After nearly three decades, Vice will stop publishing stories to its website. Vice Media CEO Bruce Dixon said today that the company is going to lay off hundreds of employees as it plans a shift toward social platforms, according to a memo to employees obtained by Washington Post reporter Will Sommer.

“It is no longer cost-effective for us to distribute our digital content the way we have done previously,” Dixon writes. “Moving forward we will look to partner with established media companies to distribute our digital content, including news, on their global platforms, as we fully transition to a studio model.”

Vice has been struggling with many of the same challenges affecting other companies across the media industry. Advertising has become a less lucrative way to monetize content, and audiences are becoming more difficult to reach directly. That’s why Vice is moving toward new revenue streams, such as licensing out its content and focusing on social platforms with bigger scale.

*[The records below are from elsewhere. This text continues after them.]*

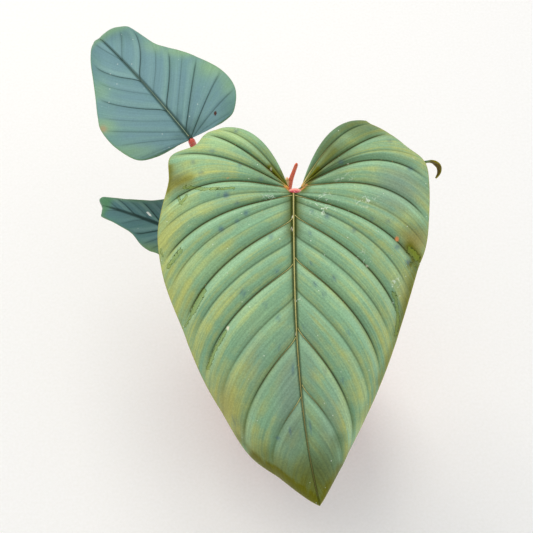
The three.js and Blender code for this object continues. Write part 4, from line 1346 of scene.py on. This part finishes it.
def scatter_tree(name, cube):
    """Broken lumps strewn over a surface, each turned, sized and roughened at random."""
    tree, given = new_tree(name, (
        ("Surface", "Geometry"), ("Density", "Float"), ("Size", "Float"), ("Proportions", "Vector"),
        ("Roughness", "Float"), ("Seed", "Int"), ("Finish", "Material")))
    strewn = add(tree, "GeometryNodeDistributePointsOnFaces",
                 {"Mesh": given["Surface"], "Density": given["Density"], "Seed": given["Seed"]})
    if cube:
        lump = add(tree, "GeometryNodeMeshCube", {"Size": (1, 1, 1), "Vertices X": 4, "Vertices Y": 3,
                                                  "Vertices Z": 2})
    else:
        lump = add(tree, "GeometryNodeMeshIcoSphere", {"Radius": 0.5, "Subdivisions": 2})
    spin = add(tree, "FunctionNodeRandomValue", {0: (-0.5, -0.5, 0), 1: (0.5, 0.5, math.tau),
                                                 "Seed": given["Seed"]}, data_type="FLOAT_VECTOR")
    swell = add(tree, "FunctionNodeRandomValue", {2: 0.45, 3: 1.3, "Seed": given["Seed"]}).outputs[1]
    lump_size = add(tree, "ShaderNodeMath", {0: swell, 1: given["Size"]}, operation="MULTIPLY")
    scale = add(tree, "ShaderNodeVectorMath", {0: given["Proportions"], "Scale": lump_size},
                operation="SCALE")
    turned_way = add(tree, "FunctionNodeRotateRotation", {0: strewn.outputs["Rotation"], 1: spin},
                     rotation_space="LOCAL")
    laid = add(tree, "GeometryNodeInstanceOnPoints", {"Points": strewn.outputs["Points"], "Instance": lump,
                                                      "Rotation": turned_way, "Scale": scale})
    real = add(tree, "GeometryNodeRealizeInstances", {0: laid})
    place = add(tree, "GeometryNodeInputPosition")
    rough = add(tree, "ShaderNodeTexNoise", {"Vector": place, "Scale": 1 / (BUMP_SIZE * MM), "Detail": 1.0})
    centred = add(tree, "ShaderNodeVectorMath", {0: rough.outputs["Color"], 1: (0.5, 0.5, 0.5)},
                  operation="SUBTRACT")
    depth = add(tree, "ShaderNodeMath", {0: given["Roughness"], 1: given["Size"]}, operation="MULTIPLY")
    offset = add(tree, "ShaderNodeVectorMath", {0: centred, "Scale": depth}, operation="SCALE")
    broken = add(tree, "GeometryNodeSetPosition", {"Geometry": real, "Offset": offset})
    finished = add(tree, "GeometryNodeSetMaterial", {"Geometry": broken, "Material": given["Finish"]})
    add(tree, "NodeGroupOutput", {0: finished})
    return tree


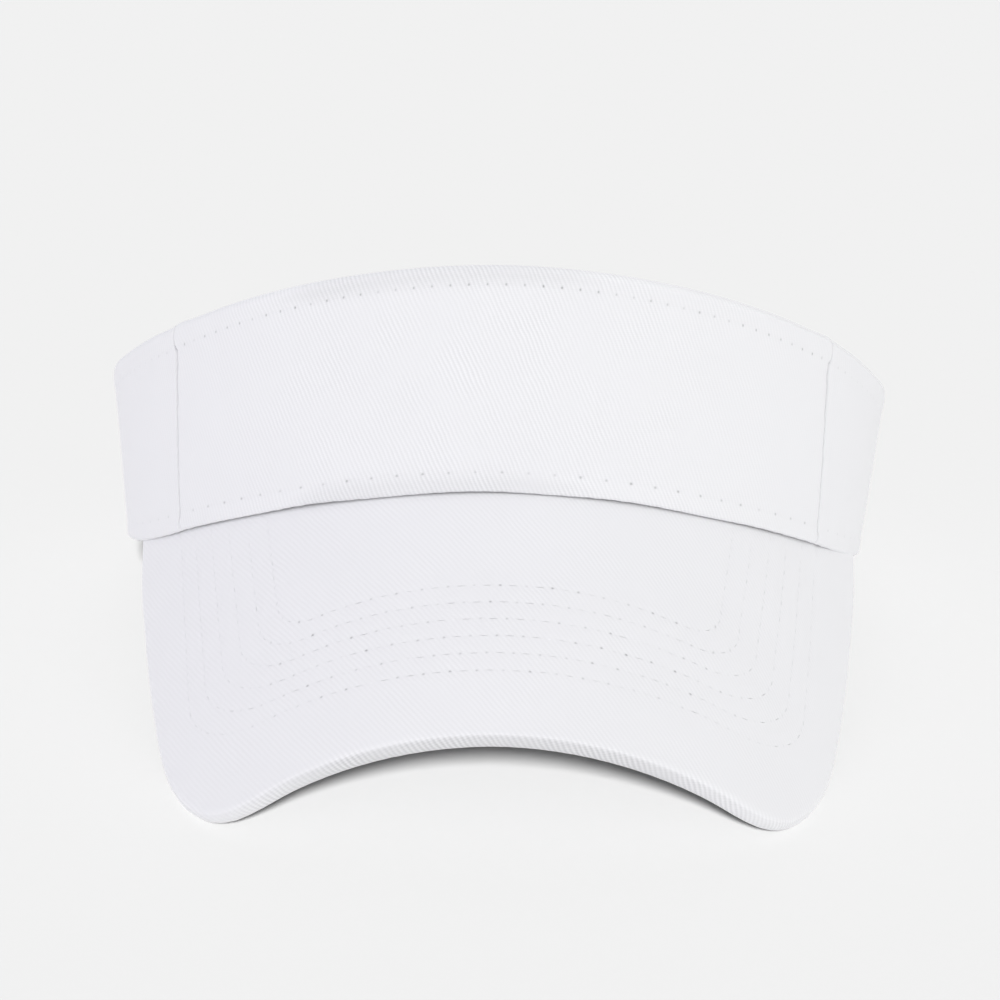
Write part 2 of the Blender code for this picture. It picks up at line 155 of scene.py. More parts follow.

Earlier on Thursday, Vice writers began backing up their content after an anonymous tip suggested the site would be shutting down. It’s still not clear whether Vice will shutter its website altogether — as we’ve seen with The Messenger — or if the website will remain online but inactive. The Verge reached out to Vice for more information but did not receive a response before publication.

Dixon says the layoffs will affect “several hundred” employees. He adds that Refinery 29, which is also owned by Vice Media, will “continue to operate as a standalone diversified digital publishing business” even as the company looks to sell the site.

Vice started publishing at Viceland.com in 1996, but it shifted to publishing on Vice.com in 2011 when it merged with its video-focused VBS.tv experiment (and managed to acquire the Vice.com domain). The company’s future has remained uncertain since last year. After filing for Chapter 11 bankruptcy, the struggling media company was acquired by a group of its lenders. The company laid off dozens of employees in November 2023 and canceled some of its shows.

The digital media landscape has contended with some serious obstacles within the past year, resulting in layoffs across the industry. This month alone, the Yahoo-owned Engadget laid off its editor-in-chief and other senior staff members, while BuzzFeed said it will lay off 16 percent of its staff. The Intercept and Now This were also struck with layoffs.